In our XDP program, we perform a partial decryption to access the inner
headers and calculate a new load-balancing hash, which provides better
flow distribution. However, without this patch set, there is no way to
persist this new hash for the network stack to use post-redirect.

This series solves the problem by introducing new BPF kfuncs that allow an
XDP program to write e.g. the hash value into the xdp_frame. The
__xdp_build_skb_from_frame() function is modified to use this stored value
to set skb->hash on the newly created SKB. As a result, the veth driver's
queue selection logic uses the BPF-supplied hash, achieving proper
traffic distribution across multiple CPU cores. This also ensures that
consumers, like the GRO engine, can operate effectively.

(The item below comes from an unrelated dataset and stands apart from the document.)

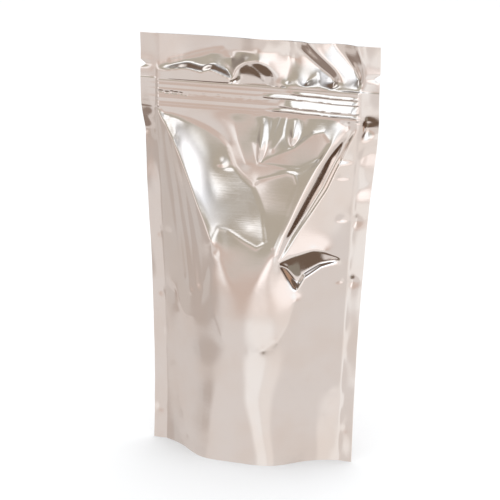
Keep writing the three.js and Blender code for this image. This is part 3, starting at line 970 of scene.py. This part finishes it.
# Light tent round the pouch, by compass direction (0 is ahead of the front face, + to its right)
# and height above the horizon, in degrees: name, colour, from, to, low, high, soft edges.
TENT = [
    ("floor left", (0.68, 0.62, 0.585), -200, -45, -90, -8, 16, 10),
    ("low wall left", (0.54, 0.47, 0.43), -200, -45, -17.8, 8, 14, 3),
    ("low strip left", (0.61, 0.555, 0.52), -92, -73, -17.8, 8, 5, 3),
    ("floor ahead", (0.93, 0.89, 0.86), -8, 20, -30, -8, 10, 8),
    ("floor right", (0.86, 0.80, 0.76), 20, 40, -30, -8, 8, 8),
    ("near floor", (0.16, 0.11, 0.08), -200, 200, -64, -36, 20, 8),
    ("near floor right", (0.27, 0.235, 0.19), 8, 36, -64, -34, 6, 6),
    ("near floor left", (0.30, 0.235, 0.20), -130, -42, -64, -28, 10, 5),
    ("right flag low", (0.10, 0.06, 0.04), 66, 110, -50, -25.5, 8, 4),
    ("horizon", (0.64, 0.52, 0.46), -60, 60, -8, 6, 20, 8),
    ("pale left wall", (0.98, 0.93, 0.90), -52, -28, -5, 6, 12, 6),
    ("walls", (0.49, 0.445, 0.375), -200, 200, 8, 100, 20, 8),
    ("dim wall", (0.30, 0.28, 0.26), -200, 200, 27, 100, 20, 14),
    ("dark left wall", (0.27, 0.23, 0.20), -120, -50, 8, 60, 16, 8),
    ("ceiling", (0.17, 0.12, 0.09), -200, 200, 47, 100, 20, 14),
    ("right flag", (0.12, 0.075, 0.05), 62, 92, -6, 60, 14, 10),
    ("right wood", (0.45, 0.28, 0.19), 92, 132, -30, 60, 14, 10),
    ("left flag", (0.30, 0.20, 0.14), -135, -106, -12, 60, 16, 14),
    ("key surround", (0.34, 0.355, 0.38), -2, 66, 10, 50, 40, 16),
    ("back sweep right", (1.0, 0.98, 0.96), 140, 200, -40, 55, 18, 18),
    ("back sweep left", (1.0, 0.98, 0.96), -200, -140, -40, 55, 18, 18),
]
TENT_GROUND = (0.745, 0.685, 0.65)
# Softboxes add their light to the tent's, in the same columns.
SOFTBOXES = [
    ("key", (1.5, 1.55, 1.62), 8, 58, 15, 42, 44, 20),
    ("side", (0.45, 0.48, 0.50), 18, 48, -7, 13, 12, 7),
    ("strip", (0.60, 0.64, 0.67), -7, 14, -6, 17, 12, 8),
    ("high strip", (0.85, 0.9, 0.95), -28, -8, 24, 36, 8, 5),
    ("fill", (1.0, 1.0, 1.0), -66, -44, 30, 58, 12, 12),
    ("back key", (1.6, 1.6, 1.6), -200, -165, 25, 60, 16, 14),
]


def build_tent(look):
    """World light: plain walls, flags and softboxes with soft edges for the film to mirror, and
    plain white for the camera and the floor."""
    world = bpy.data.worlds.new("light_tent")
    bpy.context.scene.world = world
    world.use_nodes = True
    nodes = Nodes(world.node_tree)
    ray = nodes.add("ShaderNodeTexCoord").outputs["Generated"]
    split = nodes.add("ShaderNodeSeparateXYZ", inputs={0: ray})
    x, y, z = split.outputs
    degrees = 180 / math.pi
    turn = nodes.math("MULTIPLY", nodes.math("ARCTAN2", x, nodes.math("MULTIPLY", y, -1.0)), degrees)
    tilt = nodes.math("MULTIPLY", nodes.math("ARCSINE", z), degrees)

    def window(low_turn, high_turn, low_tilt, high_tilt, soft_turn, soft_tilt):
        """1 within a part of the sky and 0 outside it."""
        mask = None
        for value, low, high, soft in (
            (turn, low_turn, high_turn, soft_turn),
            (tilt, low_tilt, high_tilt, soft_tilt),
        ):
            up = nodes.spread(value, low - soft / 2, low + soft / 2)
            down = nodes.spread(value, high - soft / 2, high + soft / 2, 1.0, 0.0)
            both = nodes.math("MULTIPLY", up, down)
            mask = both if mask is None else nodes.math("MULTIPLY", mask, both)
        return mask

    colour = (*TENT_GROUND, 1)
    for _name, shade, *edges in TENT:
        colour = nodes.blend(window(*edges), colour, (*shade, 1))
    for _name, shade, *edges in SOFTBOXES:
        box = nodes.blend(window(*edges), (0, 0, 0, 1), (*shade, 1))
        add = nodes.add("ShaderNodeVectorMath", operation="ADD", inputs={0: colour, 1: box})
        colour = add.outputs[0]
    path = nodes.add("ShaderNodeLightPath").outputs
    plain = nodes.math("MAXIMUM", path["Is Camera Ray"], path["Is Diffuse Ray"])
    colour = nodes.blend(plain, colour, (1, 1, 1, 1))
    shader = nodes.add("ShaderNodeBackground", inputs={"Color": colour, "Strength": look.tent_strength})
    nodes.finish(shader, "ShaderNodeOutputWorld")


def build_floor(look):
    """A wide pale floor; the film mirrors the tent and not the floor."""
    skin = Skin()
    span = np.linspace(-FLOOR_REACH, FLOOR_REACH, 9)
    wide, deep = np.meshgrid(span, span)
    skin.add_sheet(skin.add_points(wide, deep, 0 * wide - FLOOR_DROP))
    floor = skin.build("studio_floor")
    material, nodes, place = new_material("studio_floor")
    grain = nodes.add("ShaderNodeTexNoise", inputs={"Vector": place, "Scale": 60.0}).outputs["Fac"]
    darker = [FLOOR_GRAIN * channel for channel in look.floor_colour]
    tint = nodes.blend(grain, (*darker, 1), (*look.floor_colour, 1))
    nodes.finish(nodes.add("ShaderNodeBsdfPrincipled", inputs={"Base Color": tint, "Roughness": 0.9}))
    floor.data.materials.append(material)
    floor.visible_glossy = False


def build_overhead(look):
    """A broad lamp overhead lights the floor; the film mirrors the tent and not the lamp."""
    data = bpy.data.lights.new("overhead", "AREA")
    data.shape = "RECTANGLE"
    data.size = OVERHEAD_SIZE
    data.size_y = OVERHEAD_SIZE
    data.energy = look.overhead_power
    lamp = bpy.data.objects.new("overhead", data)
    lamp.location = OVERHEAD_PLACE
    lamp.visible_glossy = False
    bpy.context.scene.collection.objects.link(lamp)


CAMERA_TURN = 18.0
CAMERA_TILT = 15.9
CAMERA_ROLL = 0.77
CAMERA_DISTANCE = 0.957
CAMERA_TARGET = (-0.0027, 0.0, 0.1123)
CAMERA_LENS = 129.6
CAMERA_SENSOR = 36.0


def build_camera():
    """A long lens at the photograph's viewing angle."""
    turn, tilt, roll = (math.radians(angle) for angle in (CAMERA_TURN, CAMERA_TILT, CAMERA_ROLL))
    back = Vector((math.sin(turn) * math.cos(tilt), -math.cos(turn) * math.cos(tilt), math.sin(tilt)))
    right = Vector((math.cos(turn), math.sin(turn), 0))
    up = back.cross(right)
    tilted_right = right * math.cos(roll) + up * math.sin(roll)
    tilted_up = up * math.cos(roll) - right * math.sin(roll)
    data = bpy.data.cameras.new("photo_camera")
    data.lens = CAMERA_LENS
    data.sensor_width = CAMERA_SENSOR
    data.sensor_fit = "HORIZONTAL"
    data.clip_end = 50
    camera = bpy.data.objects.new("photo_camera", data)
    bpy.context.scene.collection.objects.link(camera)
    turned = Matrix((tilted_right, tilted_up, back)).transposed().to_4x4()
    camera.matrix_world = Matrix.Translation(Vector(CAMERA_TARGET) + back * CAMERA_DISTANCE) @ turned
    bpy.context.scene.camera = camera


# ---- Settings, operators and panel ----
class PouchLook(bpy.types.PropertyGroup):
    """Sizes, colours and lights that a user may change."""

    film_thickness: FloatProperty(
        name="Film thickness",
        description="Drawn thickness of one film",
        unit="LENGTH",
        precision=5,
        min=0.00005,
        max=0.0005,
        default=0.00025,
    )
    lip_gap: FloatProperty(
        name="Lip gap",
        description="How far the two top lips hang apart where they are widest",
        unit="LENGTH",
        precision=5,
        min=0,
        max=0.005,
        default=0.0022,
    )
    film_colour: FloatVectorProperty(
        name="Film colour",
        description="Colour of the metallised film",
        subtype="COLOR",
        min=0,
        max=1,
        default=(0.90, 0.87, 0.855),
    )
    film_roughness: FloatProperty(
        name="Film roughness",
        description="How blurred the film's reflections are",
        subtype="FACTOR",
        min=0,
        max=1,
        default=0.07,
    )
    floor_colour: FloatVectorProperty(
        name="Floor colour",
        description="Colour of the studio floor",
        subtype="COLOR",
        min=0,
        max=1,
        default=(0.95, 0.96, 0.97),
    )
    tent_strength: FloatProperty(
        name="Tent light",
        description="Brightness of the light tent that the film mirrors",
        min=0,
        soft_max=3,
        default=1.0,
    )
    overhead_power: FloatProperty(
        name="Overhead lamp",
        description="Power of the lamp that lights the floor",
        unit="POWER",
        min=0,
        default=12.0,
    )


class POUCH_OT_film(bpy.types.Operator):
    """Build the film of the pouch with its seals, lips, folds and base web"""

    bl_idname = "pouch.film"
    bl_label = "Pouch film"

    def execute(self, context):
        look = context.scene.pouch_look
        if POUCH_WIDTH < BASE_WIDTH or POUCH_HEIGHT < NOTCH_UP + NOTCH_SIZE:
            raise RuntimeError("the pouch node is too small for this film")
        piece = build_film(Grid(look.film_thickness / MM, look.lip_gap / MM))
        finish_piece(piece, "pouch", film_material(look), FILM_SHARP_DEG)
        return {"FINISHED"}


class POUCH_OT_zip(bpy.types.Operator):
    """Build the press-to-close zip between the lips"""

    bl_idname = "pouch.zip_strip"
    bl_label = "Zip strip"

    def execute(self, context):
        look = context.scene.pouch_look
        if POUCH_HEIGHT < ZIP_HIGH:
            raise RuntimeError("the pouch node is too low for its zip")
        piece = build_zip(Grid(look.film_thickness / MM, look.lip_gap / MM))
        finish_piece(piece, "zip_strip", zip_material(), ZIP_SHARP_DEG)
        return {"FINISHED"}


class POUCH_OT_studio(bpy.types.Operator):
    """Build the floor, the light tent, the lamp and the camera"""

    bl_idname = "pouch.studio"
    bl_label = "Studio"

    def execute(self, context):
        look = context.scene.pouch_look
        build_tent(look)
        build_floor(look)
        build_overhead(look)
        build_camera()
        if context.scene.world is None or context.scene.camera is None:
            raise RuntimeError("the studio has no world or no camera")
        return {"FINISHED"}


class POUCH_PT_sidebar(bpy.types.Panel):
    """All settings and a button for every part."""

    bl_idname = "POUCH_PT_sidebar"
    bl_label = "Pouch"
    bl_space_type = "VIEW_3D"
    bl_region_type = "UI"
    bl_category = "Pouch"

    def draw(self, context):
        look = context.scene.pouch_look
        layout = self.layout
        for name in look.bl_rna.properties.keys():
            if name not in ("rna_type", "name"):
                layout.prop(look, name)
        for operator in ("pouch.film", "pouch.zip_strip", "pouch.studio"):
            layout.operator(operator)


CLASSES = (PouchLook, POUCH_OT_film, POUCH_OT_zip, POUCH_OT_studio, POUCH_PT_sidebar)


def register():
    for entry in CLASSES:
        bpy.utils.register_class(entry)
    bpy.types.Scene.pouch_look = PointerProperty(type=PouchLook)


def unregister():
    del bpy.types.Scene.pouch_look
    for entry in reversed(CLASSES):
        bpy.utils.unregister_class(entry)


def main():
    register()
    bpy.context.scene.view_settings.view_transform = "Standard"
    bpy.ops.pouch.film()
    bpy.ops.pouch.zip_strip()
    bpy.ops.pouch.studio()


if __name__ == "__main__":
    main()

We considered XDP traits as an alternative to adding static members to
struct xdp_frame. Given the immediate need for this functionality and the
current development status of traits, we believe this approach is a
pragmatic solution. We are open to migrating to a traits-based
implementation if and when they become a generally accepted mechanism for
such extensions.

[1] https://docs.kernel.org/networking/xdp-rx-metadata.html
---
V1: https://lore.kernel.org/all/174897271826.1677018.9096866882347745168.stgit@firesoul/

No change log?

We have fixed selftest as requested by Alexie.
And we have updated cover-letter and doc as you Stanislav requested.

Btw, any feedback on the following from v1?
- https://lore.kernel.org/netdev/aFHUd98juIU4Rr9J@mini-arch/

Addressed as updated cover-letter and documentation. I hope this helps 
reviewers understand the use-case, as the discussion turn into "how do 
we transfer all HW metadata", which is NOT what we want (and a waste of 
precious cycles).

For our use-case, it doesn't make sense to "transfer all HW metadata".
In fact we don't even want to read the hardware RH-hash, because we 
already know it is wrong (for tunnels), we just want to override the 
RX-hash used at SKB creation.  We do want the BPF programmers 
flexibility to call these kfuncs individually (when relevant).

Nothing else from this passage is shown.